Kto pamięta jeszcze tę piosenkę? A ty wokół siebie masz asfaltowe łąki wielkich miast. (5:34) https://www.youtube.com/watch?v=JCLsoFLS3MY .
Inny prawnik, Steven Mandel twierdzi, że przyczyną tak wielu podań o rozwód są napięcia nerwowe związane z finansowymi trudnościami. Wirus jest przyczyną kryzysu, który spowodował duży wzrost bezrobocia i wielu ludzi pozbawił środków do życia.
Inny kraj, inne życie
Dla kontrastu, podajemy przykład z dalekiej Japonii. Po 80 latach wspólnego życia, śmierć rozłączyła Masao Matsumoto od żony Miyako. To było najbardziej trwałe małżeństwo wśród wszystkich żyjących na świecie. Pan Matsumoto zmarł w wieku 108 lat na serve w miejscowości Takamatsu (płd. Japonia) a jego 101-letnia żona jeszcze tam mieszka.
Państwo Matsumoto pobrali się w roku 1937 i doczekali się pięć córek. Jedna z nich, Chizuru Mano wspomina: “Tato przeprowadził się pięć razy w życiu i myślę że był szczęśliwy z naszą mamą”.
Fotografia z początku lat 1950-tych: najstarsza córka Etsuko stoi obok siedzącego taty.
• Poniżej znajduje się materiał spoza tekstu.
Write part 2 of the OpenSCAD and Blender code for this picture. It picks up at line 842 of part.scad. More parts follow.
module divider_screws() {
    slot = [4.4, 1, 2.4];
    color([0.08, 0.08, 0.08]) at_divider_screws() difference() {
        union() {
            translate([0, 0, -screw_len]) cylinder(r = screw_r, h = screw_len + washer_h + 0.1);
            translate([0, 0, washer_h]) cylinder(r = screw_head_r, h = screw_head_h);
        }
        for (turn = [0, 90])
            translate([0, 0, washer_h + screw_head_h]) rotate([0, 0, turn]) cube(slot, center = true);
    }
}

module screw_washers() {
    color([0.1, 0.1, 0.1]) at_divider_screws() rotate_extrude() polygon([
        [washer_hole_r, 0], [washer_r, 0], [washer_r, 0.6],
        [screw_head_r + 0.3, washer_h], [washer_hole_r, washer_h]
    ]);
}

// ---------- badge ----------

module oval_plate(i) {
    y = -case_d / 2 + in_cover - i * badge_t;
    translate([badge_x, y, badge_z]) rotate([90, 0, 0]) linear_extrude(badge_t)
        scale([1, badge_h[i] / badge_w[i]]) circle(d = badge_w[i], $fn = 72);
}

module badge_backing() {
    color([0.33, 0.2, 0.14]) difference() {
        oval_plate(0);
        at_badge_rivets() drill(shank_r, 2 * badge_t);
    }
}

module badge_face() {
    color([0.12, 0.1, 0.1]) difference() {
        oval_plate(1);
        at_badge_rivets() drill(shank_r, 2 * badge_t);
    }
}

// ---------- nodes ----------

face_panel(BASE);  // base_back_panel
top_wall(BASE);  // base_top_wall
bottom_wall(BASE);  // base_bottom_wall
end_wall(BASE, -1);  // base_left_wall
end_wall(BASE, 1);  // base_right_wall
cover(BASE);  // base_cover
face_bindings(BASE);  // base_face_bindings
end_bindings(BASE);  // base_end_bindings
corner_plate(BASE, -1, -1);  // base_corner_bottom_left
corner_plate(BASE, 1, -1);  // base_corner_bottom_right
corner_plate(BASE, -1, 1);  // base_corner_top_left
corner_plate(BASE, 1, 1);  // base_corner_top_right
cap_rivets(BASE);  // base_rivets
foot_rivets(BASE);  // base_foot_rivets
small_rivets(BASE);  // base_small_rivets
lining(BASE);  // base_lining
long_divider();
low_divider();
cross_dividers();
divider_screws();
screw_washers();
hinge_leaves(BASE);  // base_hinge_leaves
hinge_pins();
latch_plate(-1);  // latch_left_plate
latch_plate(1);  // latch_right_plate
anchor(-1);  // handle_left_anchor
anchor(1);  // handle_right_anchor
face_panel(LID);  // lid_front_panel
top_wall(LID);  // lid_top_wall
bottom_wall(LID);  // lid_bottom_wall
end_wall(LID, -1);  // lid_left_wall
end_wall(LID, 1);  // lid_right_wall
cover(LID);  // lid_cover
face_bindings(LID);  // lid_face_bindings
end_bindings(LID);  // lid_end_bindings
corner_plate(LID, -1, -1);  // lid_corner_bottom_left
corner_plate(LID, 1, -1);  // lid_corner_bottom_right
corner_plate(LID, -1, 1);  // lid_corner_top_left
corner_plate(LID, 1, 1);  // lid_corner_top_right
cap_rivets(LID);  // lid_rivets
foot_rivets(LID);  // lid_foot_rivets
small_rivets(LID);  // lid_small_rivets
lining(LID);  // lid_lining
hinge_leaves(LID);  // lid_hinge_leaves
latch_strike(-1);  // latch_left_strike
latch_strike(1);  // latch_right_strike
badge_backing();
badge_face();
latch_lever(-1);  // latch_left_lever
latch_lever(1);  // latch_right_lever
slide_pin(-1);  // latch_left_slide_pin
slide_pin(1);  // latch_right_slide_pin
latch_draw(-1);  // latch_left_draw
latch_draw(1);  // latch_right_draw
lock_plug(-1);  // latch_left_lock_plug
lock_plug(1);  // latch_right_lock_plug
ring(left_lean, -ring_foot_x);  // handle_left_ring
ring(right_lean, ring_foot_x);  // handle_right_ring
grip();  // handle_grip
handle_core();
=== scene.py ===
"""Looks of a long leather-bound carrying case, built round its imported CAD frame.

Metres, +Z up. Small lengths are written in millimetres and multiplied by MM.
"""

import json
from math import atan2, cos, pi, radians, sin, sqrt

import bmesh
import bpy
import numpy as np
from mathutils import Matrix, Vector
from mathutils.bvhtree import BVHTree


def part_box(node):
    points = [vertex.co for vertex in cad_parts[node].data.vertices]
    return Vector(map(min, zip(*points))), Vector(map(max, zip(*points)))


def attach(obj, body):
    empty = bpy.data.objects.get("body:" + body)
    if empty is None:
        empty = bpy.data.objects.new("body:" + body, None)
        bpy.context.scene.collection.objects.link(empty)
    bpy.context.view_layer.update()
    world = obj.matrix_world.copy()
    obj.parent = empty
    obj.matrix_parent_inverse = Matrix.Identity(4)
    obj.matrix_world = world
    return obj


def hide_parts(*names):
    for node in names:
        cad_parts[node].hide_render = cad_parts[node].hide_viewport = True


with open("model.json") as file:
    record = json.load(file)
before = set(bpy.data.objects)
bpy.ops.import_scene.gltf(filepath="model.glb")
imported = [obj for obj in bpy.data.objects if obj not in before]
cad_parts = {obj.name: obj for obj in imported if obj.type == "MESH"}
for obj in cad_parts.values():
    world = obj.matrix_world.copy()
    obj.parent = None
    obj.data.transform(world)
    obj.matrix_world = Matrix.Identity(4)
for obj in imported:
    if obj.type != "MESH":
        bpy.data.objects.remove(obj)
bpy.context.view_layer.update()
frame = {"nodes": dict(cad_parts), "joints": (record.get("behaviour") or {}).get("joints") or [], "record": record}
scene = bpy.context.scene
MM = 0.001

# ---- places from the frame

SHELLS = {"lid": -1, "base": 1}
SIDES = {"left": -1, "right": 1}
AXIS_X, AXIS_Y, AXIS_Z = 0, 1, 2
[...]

Za nimi stoją, z lewej: siostra i brat pana Matsumoto, następnie jego żona Miyako z córeczką Chizuru.
Najmłodsza z córek, Hiromi Sano dodaje: “Ostatnio nasz tato miał trudności z jedzeniem. Kiedy jednak dowiedział się, że razem z mamą są najdłużej żyjącym małżeństwem na świecie – apetyt mu się poprawił. Jestem bardzo dumna z naszych rodziców.”
*
Jeśli już mowa o Japonii, to nie można pominąc faktu, że tam właśnie miały się odbyć Igrzyska Olimpijskie. Znani z dokładności Japończycy przygotowali się dobrze na jedno z największych wydarzeń w świecie. Niestety, odwołano tę imprezę, podobnie jak wszystkie pozostałe międzynarodowe zawody sportowe.
Jest to temat na osobny artykuł, teraz możemy nadmienić, że ognień olimpijski został już przewieziony samolotem z Grecji do Japonii a 32-ga olimpiada ma się ta odbyć w roku przyszłym. Ogień już tam pozostanie, tak samo jak i nazwa: “Tokio-2020”.